Given data:
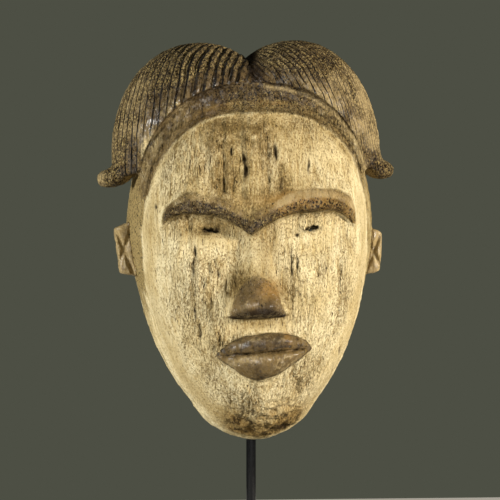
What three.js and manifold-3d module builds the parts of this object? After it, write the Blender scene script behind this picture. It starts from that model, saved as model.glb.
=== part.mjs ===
// A carved wooden face mask with a two-lobed coiffure, held up by a slender rod on a square foot.
// Millimetres, +Z up. The mask looks along -Y and the origin is the middle of the foot's underside.
import * as THREE from "three";
import { mergeVertices } from "three/addons/utils/BufferGeometryUtils.js";
import Module from "manifold-3d";

const wasm = await Module();
wasm.setup();

// Driving dimensions of the mask. Heights are above a line 2.5 mm over the chin's lowest point, depths
// are forward of the flat rim at the back, and widths are half widths from the middle plane.
const HEAD = {
  middle: 110, jawWidth: 70, templeWidth: 75, top: 222, bottom: -2.5, depth: 84,
  chinBroader: 0.18, chinHeight: 24,
};
const HEAD_POWER = { above: 2.3, below: 1.74, section: 3, crown: 3.8 };
// Gentle rises and hollows of the face: forehead, muzzle, chin, eye sockets and lids.
const SWELLS = [
  { x: 0, z: 168, width: 44, height: 26, rise: 4 },
  { x: 0, z: 48, width: 34, height: 26, rise: 3 },
  { x: 0, z: 12, width: 20, height: 13, rise: 4 },
  { x: 29, z: 122, width: 20, height: 10, rise: -5 },
  { x: 29, z: 120, width: 12, height: 5, rise: 2.5 },
];
const FACE = { width: 66.5, top: 194.5, bottom: 0.5, powerAbove: 2.75, powerBelow: 1.76, step: 1.6 };
const HAIRLINE = { width: 68, middle: 145, top: 208, power: 2.1, bevel: 3.5 };
const BAND_ROLL = { middle: 0.68, halfWidth: 0.34, rise: 1.9 };
const HOLLOW = { width: 60.5, jawWidth: 57, middle: 108, top: 207, bottom: 15, depth: 70 };
const LOBE_END = { x: 72, z: 160, slope: 0.25 };
const LEFT_LOBE = {
  side: -1, x: 29.5, z: 170, width: 53, height: 68, tilt: 9, strands: 28, columns: 3, groove: 1.3,
};
const RIGHT_LOBE = {
  side: 1, x: 27.5, z: 167, width: 52.5, height: 71.5, tilt: 34, strands: 45, columns: 2, groove: 0.9,
};
const LOBE = { crest: 18, front: 59, sideFront: 0.5, outline: 2.1, section: 2.8 };
// The strands of a lobe lie in planes that fan about a hinge behind it, like the pages of a book.
const HINGE = { x: 8, depth: -60, z: 170, last: 58, endTilt: 4 };
const TIP = { rootRadius: 7.5, endRadius: 4.6, deeper: 1.7, droop: 3 };
const LEFT_TIP = { root: [-73, 30, 168], end: [-89.5, 30, 157.5] };
const RIGHT_TIP = { root: [71, 30, 169], end: [84, 30, 159] };
const BROW = { below: 4.8, height: 4.8, sunk: 5, dipX: -3.5 };
const BROW_CURVE = [[0, 127.5], [12, 133], [24, 138.5], [36, 140.5], [45, 138.5], [51, 134], [55, 129.5]];
const EYE = { x: 29, shift: 1.3, z: 124.8, length: 10, height: 2.3, tilt: 15, slant: 16 };
const NOSE = {
  x: -1.5, top: 122, bottom: 73.5, topWidth: 5, bottomWidth: 18.5, topHeight: 1, bottomHeight: 17.5,
  bulb: 2.3, flare: 1.25,
};
const MOUTH = { x: 2, z: 53.5, width: 28.5, upper: 10.8, lower: 16, proud: 8.5, tilt: 3, lowerX: -4 };
const EAR = { inner: 62, back: 9, front: 30, slope: 4 };
const LEFT_EAR = { side: -1, outer: 83, bottomOuter: 79.5, bottom: 97.5, top: 132 };
const RIGHT_EAR = { side: 1, outer: 79.5, bottomOuter: 77.5, bottom: 94.5, top: 125.5 };
const EAR_CUT = { fromOuter: 6, width: 2.2, lean: 13 };

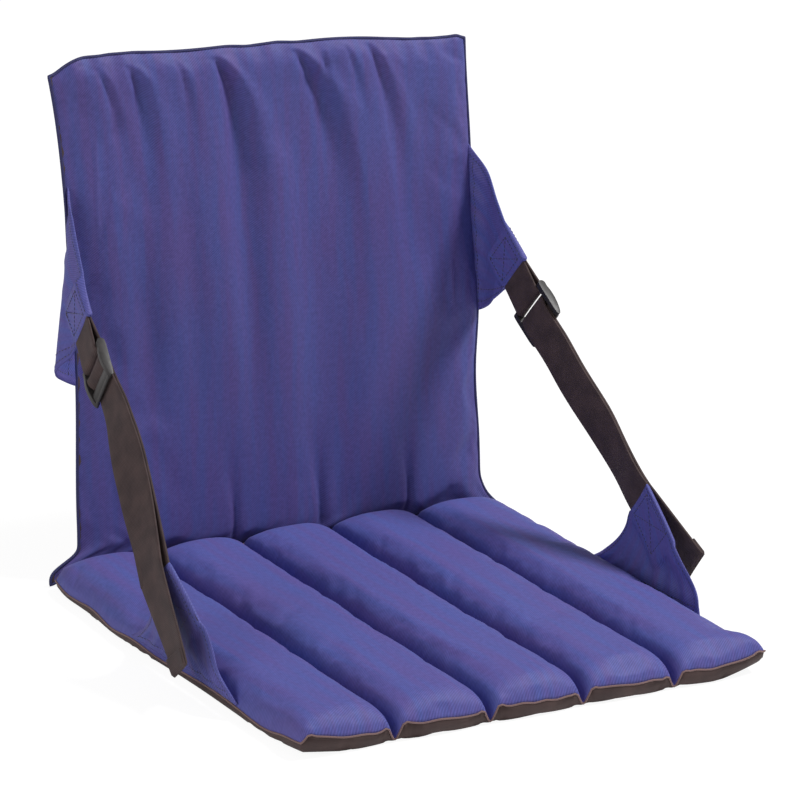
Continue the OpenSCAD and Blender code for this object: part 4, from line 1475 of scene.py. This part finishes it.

Requirement: From the listing above, extract every line exactly as it stands.

Answer for the task:
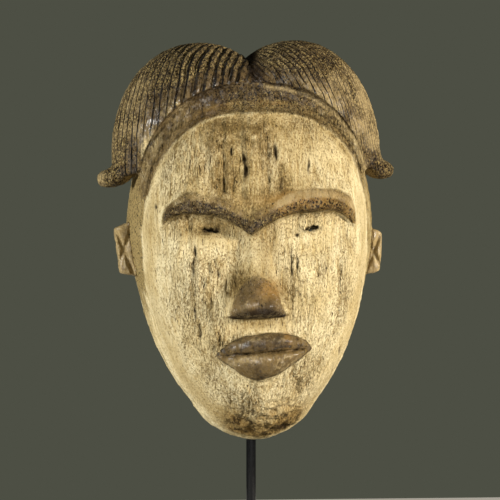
What three.js and manifold-3d module builds the parts of this object? After it, write the Blender scene script behind this picture. It starts from that model, saved as model.glb.
=== part.mjs ===
// A carved wooden face mask with a two-lobed coiffure, held up by a slender rod on a square foot.
// Millimetres, +Z up. The mask looks along -Y and the origin is the middle of the foot's underside.
import * as THREE from "three";
import { mergeVertices } from "three/addons/utils/BufferGeometryUtils.js";
import Module from "manifold-3d";

const wasm = await Module();
wasm.setup();

// Driving dimensions of the mask. Heights are above a line 2.5 mm over the chin's lowest point, depths
// are forward of the flat rim at the back, and widths are half widths from the middle plane.
const HEAD = {
  middle: 110, jawWidth: 70, templeWidth: 75, top: 222, bottom: -2.5, depth: 84,
  chinBroader: 0.18, chinHeight: 24,
};
const HEAD_POWER = { above: 2.3, below: 1.74, section: 3, crown: 3.8 };
// Gentle rises and hollows of the face: forehead, muzzle, chin, eye sockets and lids.
const SWELLS = [
  { x: 0, z: 168, width: 44, height: 26, rise: 4 },
  { x: 0, z: 48, width: 34, height: 26, rise: 3 },
  { x: 0, z: 12, width: 20, height: 13, rise: 4 },
  { x: 29, z: 122, width: 20, height: 10, rise: -5 },
  { x: 29, z: 120, width: 12, height: 5, rise: 2.5 },
];
const FACE = { width: 66.5, top: 194.5, bottom: 0.5, powerAbove: 2.75, powerBelow: 1.76, step: 1.6 };
const HAIRLINE = { width: 68, middle: 145, top: 208, power: 2.1, bevel: 3.5 };
const BAND_ROLL = { middle: 0.68, halfWidth: 0.34, rise: 1.9 };
const HOLLOW = { width: 60.5, jawWidth: 57, middle: 108, top: 207, bottom: 15, depth: 70 };
const LOBE_END = { x: 72, z: 160, slope: 0.25 };
const LEFT_LOBE = {
  side: -1, x: 29.5, z: 170, width: 53, height: 68, tilt: 9, strands: 28, columns: 3, groove: 1.3,
};
const RIGHT_LOBE = {
  side: 1, x: 27.5, z: 167, width: 52.5, height: 71.5, tilt: 34, strands: 45, columns: 2, groove: 0.9,
};
const LOBE = { crest: 18, front: 59, sideFront: 0.5, outline: 2.1, section: 2.8 };
// The strands of a lobe lie in planes that fan about a hinge behind it, like the pages of a book.
const HINGE = { x: 8, depth: -60, z: 170, last: 58, endTilt: 4 };
const TIP = { rootRadius: 7.5, endRadius: 4.6, deeper: 1.7, droop: 3 };
const LEFT_TIP = { root: [-73, 30, 168], end: [-89.5, 30, 157.5] };
const RIGHT_TIP = { root: [71, 30, 169], end: [84, 30, 159] };
const BROW = { below: 4.8, height: 4.8, sunk: 5, dipX: -3.5 };
const BROW_CURVE = [[0, 127.5], [12, 133], [24, 138.5], [36, 140.5], [45, 138.5], [51, 134], [55, 129.5]];
const EYE = { x: 29, shift: 1.3, z: 124.8, length: 10, height: 2.3, tilt: 15, slant: 16 };
const NOSE = {
  x: -1.5, top: 122, bottom: 73.5, topWidth: 5, bottomWidth: 18.5, topHeight: 1, bottomHeight: 17.5,
  bulb: 2.3, flare: 1.25,
};
const MOUTH = { x: 2, z: 53.5, width: 28.5, upper: 10.8, lower: 16, proud: 8.5, tilt: 3, lowerX: -4 };
const EAR = { inner: 62, back: 9, front: 30, slope: 4 };
const LEFT_EAR = { side: -1, outer: 83, bottomOuter: 79.5, bottom: 97.5, top: 132 };
const RIGHT_EAR = { side: 1, outer: 79.5, bottomOuter: 77.5, bottom: 94.5, top: 125.5 };
const EAR_CUT = { fromOuter: 6, width: 2.2, lean: 13 };

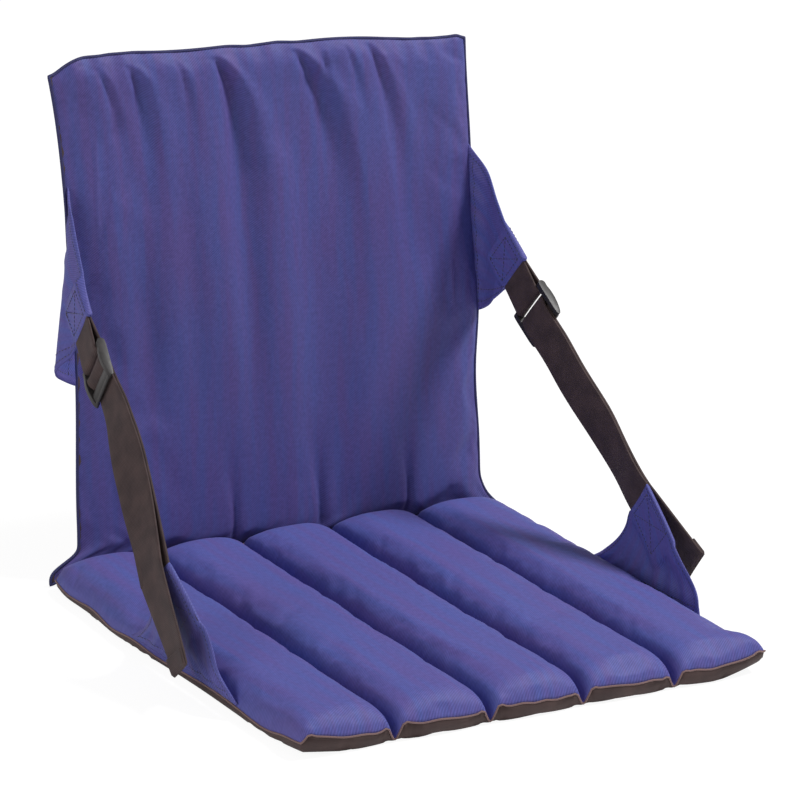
Continue the OpenSCAD and Blender code for this object: part 4, from line 1475 of scene.py. This part finishes it.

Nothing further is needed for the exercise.